-------- Data block --------

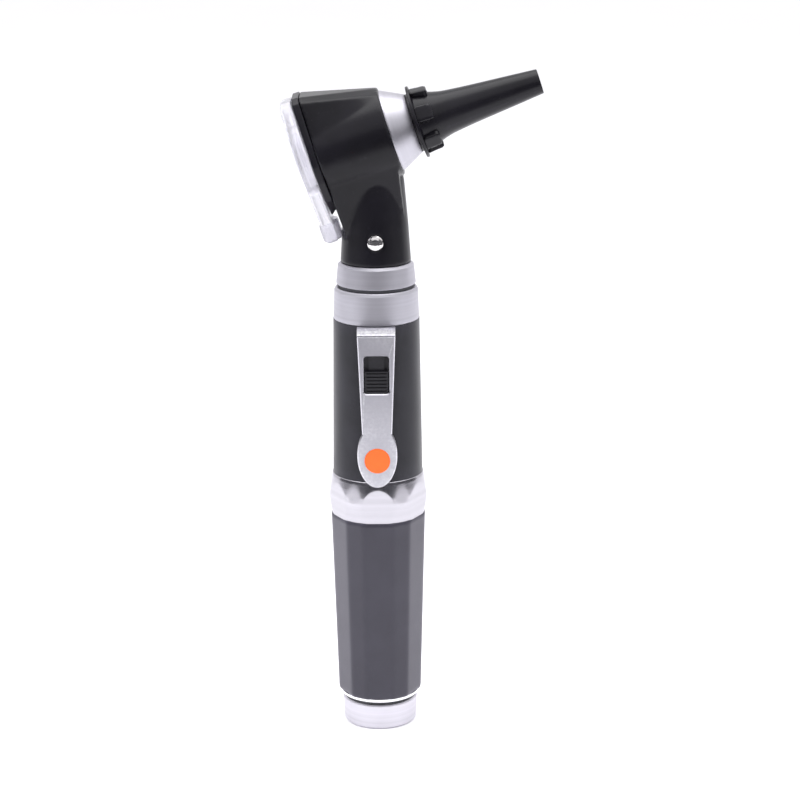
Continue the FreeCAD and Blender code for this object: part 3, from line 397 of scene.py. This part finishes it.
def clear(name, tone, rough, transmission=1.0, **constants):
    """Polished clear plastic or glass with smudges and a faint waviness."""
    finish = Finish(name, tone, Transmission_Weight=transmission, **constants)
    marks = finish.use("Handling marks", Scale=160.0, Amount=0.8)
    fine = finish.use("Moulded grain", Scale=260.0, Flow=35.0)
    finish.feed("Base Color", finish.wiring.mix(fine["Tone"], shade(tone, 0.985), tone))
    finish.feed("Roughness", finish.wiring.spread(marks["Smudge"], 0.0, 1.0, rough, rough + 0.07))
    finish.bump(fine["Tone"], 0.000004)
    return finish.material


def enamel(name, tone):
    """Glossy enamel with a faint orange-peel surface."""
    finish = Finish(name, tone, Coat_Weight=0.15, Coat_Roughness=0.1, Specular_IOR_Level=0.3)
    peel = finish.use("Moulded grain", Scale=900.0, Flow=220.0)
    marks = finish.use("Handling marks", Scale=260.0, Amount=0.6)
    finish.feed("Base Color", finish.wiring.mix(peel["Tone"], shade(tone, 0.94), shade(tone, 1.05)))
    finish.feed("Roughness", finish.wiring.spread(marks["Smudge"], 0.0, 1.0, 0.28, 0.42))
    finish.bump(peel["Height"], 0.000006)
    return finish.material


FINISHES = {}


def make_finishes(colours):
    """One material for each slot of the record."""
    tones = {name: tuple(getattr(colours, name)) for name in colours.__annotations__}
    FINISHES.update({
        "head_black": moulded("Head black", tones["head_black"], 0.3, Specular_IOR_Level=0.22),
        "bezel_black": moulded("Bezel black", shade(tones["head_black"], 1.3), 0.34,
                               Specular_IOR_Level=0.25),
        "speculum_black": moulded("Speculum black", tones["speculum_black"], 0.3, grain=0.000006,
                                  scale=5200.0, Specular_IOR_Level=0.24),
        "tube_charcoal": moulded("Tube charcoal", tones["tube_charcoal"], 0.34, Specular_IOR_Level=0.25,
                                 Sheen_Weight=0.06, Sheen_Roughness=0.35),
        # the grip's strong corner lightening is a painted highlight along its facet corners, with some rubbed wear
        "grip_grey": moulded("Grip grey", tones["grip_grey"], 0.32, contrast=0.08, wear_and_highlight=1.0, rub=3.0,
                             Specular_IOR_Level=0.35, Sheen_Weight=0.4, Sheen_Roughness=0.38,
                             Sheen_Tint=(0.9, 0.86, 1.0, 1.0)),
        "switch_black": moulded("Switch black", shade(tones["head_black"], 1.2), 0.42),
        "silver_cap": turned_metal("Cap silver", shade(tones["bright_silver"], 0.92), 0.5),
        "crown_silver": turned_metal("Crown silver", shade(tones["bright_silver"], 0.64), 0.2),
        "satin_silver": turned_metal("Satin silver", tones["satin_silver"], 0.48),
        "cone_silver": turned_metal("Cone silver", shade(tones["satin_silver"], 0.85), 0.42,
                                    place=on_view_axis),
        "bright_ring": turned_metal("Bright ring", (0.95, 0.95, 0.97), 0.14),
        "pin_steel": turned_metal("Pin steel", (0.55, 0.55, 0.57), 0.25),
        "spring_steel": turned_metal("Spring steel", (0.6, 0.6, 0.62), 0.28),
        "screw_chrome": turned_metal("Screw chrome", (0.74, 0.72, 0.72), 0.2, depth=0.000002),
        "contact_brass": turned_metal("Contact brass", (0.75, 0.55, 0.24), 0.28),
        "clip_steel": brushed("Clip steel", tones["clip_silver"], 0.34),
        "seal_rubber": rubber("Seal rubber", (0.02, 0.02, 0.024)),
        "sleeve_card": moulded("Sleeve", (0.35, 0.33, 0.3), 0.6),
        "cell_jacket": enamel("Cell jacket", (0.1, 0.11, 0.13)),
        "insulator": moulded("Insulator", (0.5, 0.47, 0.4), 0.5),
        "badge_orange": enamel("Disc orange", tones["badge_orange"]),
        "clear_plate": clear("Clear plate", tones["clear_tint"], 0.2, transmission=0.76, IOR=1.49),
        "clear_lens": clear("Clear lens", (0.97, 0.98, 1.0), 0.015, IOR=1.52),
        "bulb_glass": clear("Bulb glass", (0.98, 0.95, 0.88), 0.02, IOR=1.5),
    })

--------

■ **Task statement**:
Reproduce the listing above word for word.

■ **Written solution**:
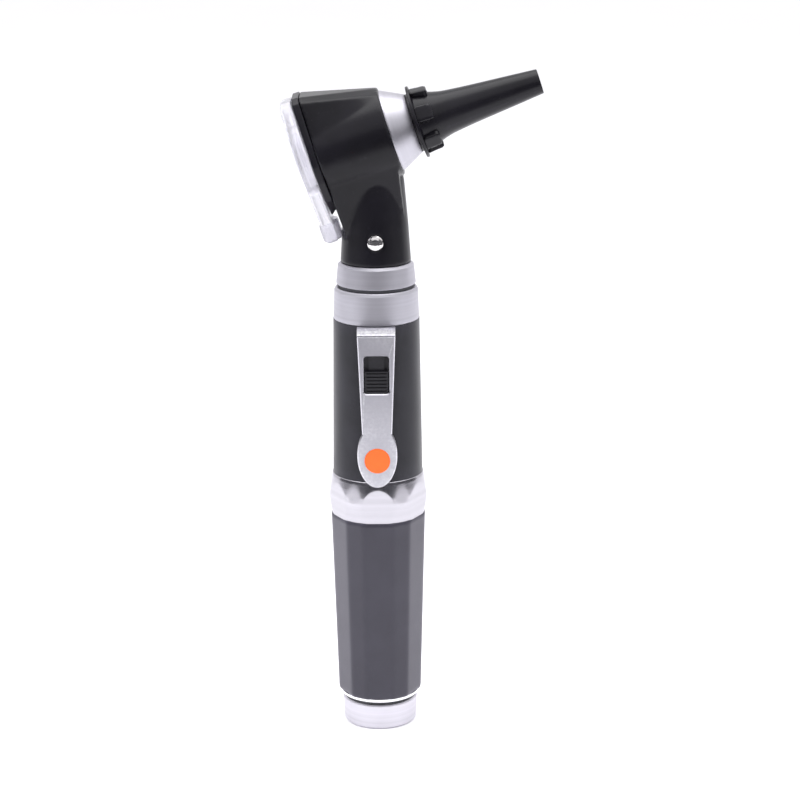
Continue the FreeCAD and Blender code for this object: part 3, from line 397 of scene.py. This part finishes it.
def clear(name, tone, rough, transmission=1.0, **constants):
    """Polished clear plastic or glass with smudges and a faint waviness."""
    finish = Finish(name, tone, Transmission_Weight=transmission, **constants)
    marks = finish.use("Handling marks", Scale=160.0, Amount=0.8)
    fine = finish.use("Moulded grain", Scale=260.0, Flow=35.0)
    finish.feed("Base Color", finish.wiring.mix(fine["Tone"], shade(tone, 0.985), tone))
    finish.feed("Roughness", finish.wiring.spread(marks["Smudge"], 0.0, 1.0, rough, rough + 0.07))
    finish.bump(fine["Tone"], 0.000004)
    return finish.material


def enamel(name, tone):
    """Glossy enamel with a faint orange-peel surface."""
    finish = Finish(name, tone, Coat_Weight=0.15, Coat_Roughness=0.1, Specular_IOR_Level=0.3)
    peel = finish.use("Moulded grain", Scale=900.0, Flow=220.0)
    marks = finish.use("Handling marks", Scale=260.0, Amount=0.6)
    finish.feed("Base Color", finish.wiring.mix(peel["Tone"], shade(tone, 0.94), shade(tone, 1.05)))
    finish.feed("Roughness", finish.wiring.spread(marks["Smudge"], 0.0, 1.0, 0.28, 0.42))
    finish.bump(peel["Height"], 0.000006)
    return finish.material


FINISHES = {}


def make_finishes(colours):
    """One material for each slot of the record."""
    tones = {name: tuple(getattr(colours, name)) for name in colours.__annotations__}
    FINISHES.update({
        "head_black": moulded("Head black", tones["head_black"], 0.3, Specular_IOR_Level=0.22),
        "bezel_black": moulded("Bezel black", shade(tones["head_black"], 1.3), 0.34,
                               Specular_IOR_Level=0.25),
        "speculum_black": moulded("Speculum black", tones["speculum_black"], 0.3, grain=0.000006,
                                  scale=5200.0, Specular_IOR_Level=0.24),
        "tube_charcoal": moulded("Tube charcoal", tones["tube_charcoal"], 0.34, Specular_IOR_Level=0.25,
                                 Sheen_Weight=0.06, Sheen_Roughness=0.35),
        # the grip's strong corner lightening is a painted highlight along its facet corners, with some rubbed wear
        "grip_grey": moulded("Grip grey", tones["grip_grey"], 0.32, contrast=0.08, wear_and_highlight=1.0, rub=3.0,
                             Specular_IOR_Level=0.35, Sheen_Weight=0.4, Sheen_Roughness=0.38,
                             Sheen_Tint=(0.9, 0.86, 1.0, 1.0)),
        "switch_black": moulded("Switch black", shade(tones["head_black"], 1.2), 0.42),
        "silver_cap": turned_metal("Cap silver", shade(tones["bright_silver"], 0.92), 0.5),
        "crown_silver": turned_metal("Crown silver", shade(tones["bright_silver"], 0.64), 0.2),
        "satin_silver": turned_metal("Satin silver", tones["satin_silver"], 0.48),
        "cone_silver": turned_metal("Cone silver", shade(tones["satin_silver"], 0.85), 0.42,
                                    place=on_view_axis),
        "bright_ring": turned_metal("Bright ring", (0.95, 0.95, 0.97), 0.14),
        "pin_steel": turned_metal("Pin steel", (0.55, 0.55, 0.57), 0.25),
        "spring_steel": turned_metal("Spring steel", (0.6, 0.6, 0.62), 0.28),
        "screw_chrome": turned_metal("Screw chrome", (0.74, 0.72, 0.72), 0.2, depth=0.000002),
        "contact_brass": turned_metal("Contact brass", (0.75, 0.55, 0.24), 0.28),
        "clip_steel": brushed("Clip steel", tones["clip_silver"], 0.34),
        "seal_rubber": rubber("Seal rubber", (0.02, 0.02, 0.024)),
        "sleeve_card": moulded("Sleeve", (0.35, 0.33, 0.3), 0.6),
        "cell_jacket": enamel("Cell jacket", (0.1, 0.11, 0.13)),
        "insulator": moulded("Insulator", (0.5, 0.47, 0.4), 0.5),
        "badge_orange": enamel("Disc orange", tones["badge_orange"]),
        "clear_plate": clear("Clear plate", tones["clear_tint"], 0.2, transmission=0.76, IOR=1.49),
        "clear_lens": clear("Clear lens", (0.97, 0.98, 1.0), 0.015, IOR=1.52),
        "bulb_glass": clear("Bulb glass", (0.98, 0.95, 0.88), 0.02, IOR=1.5),
    })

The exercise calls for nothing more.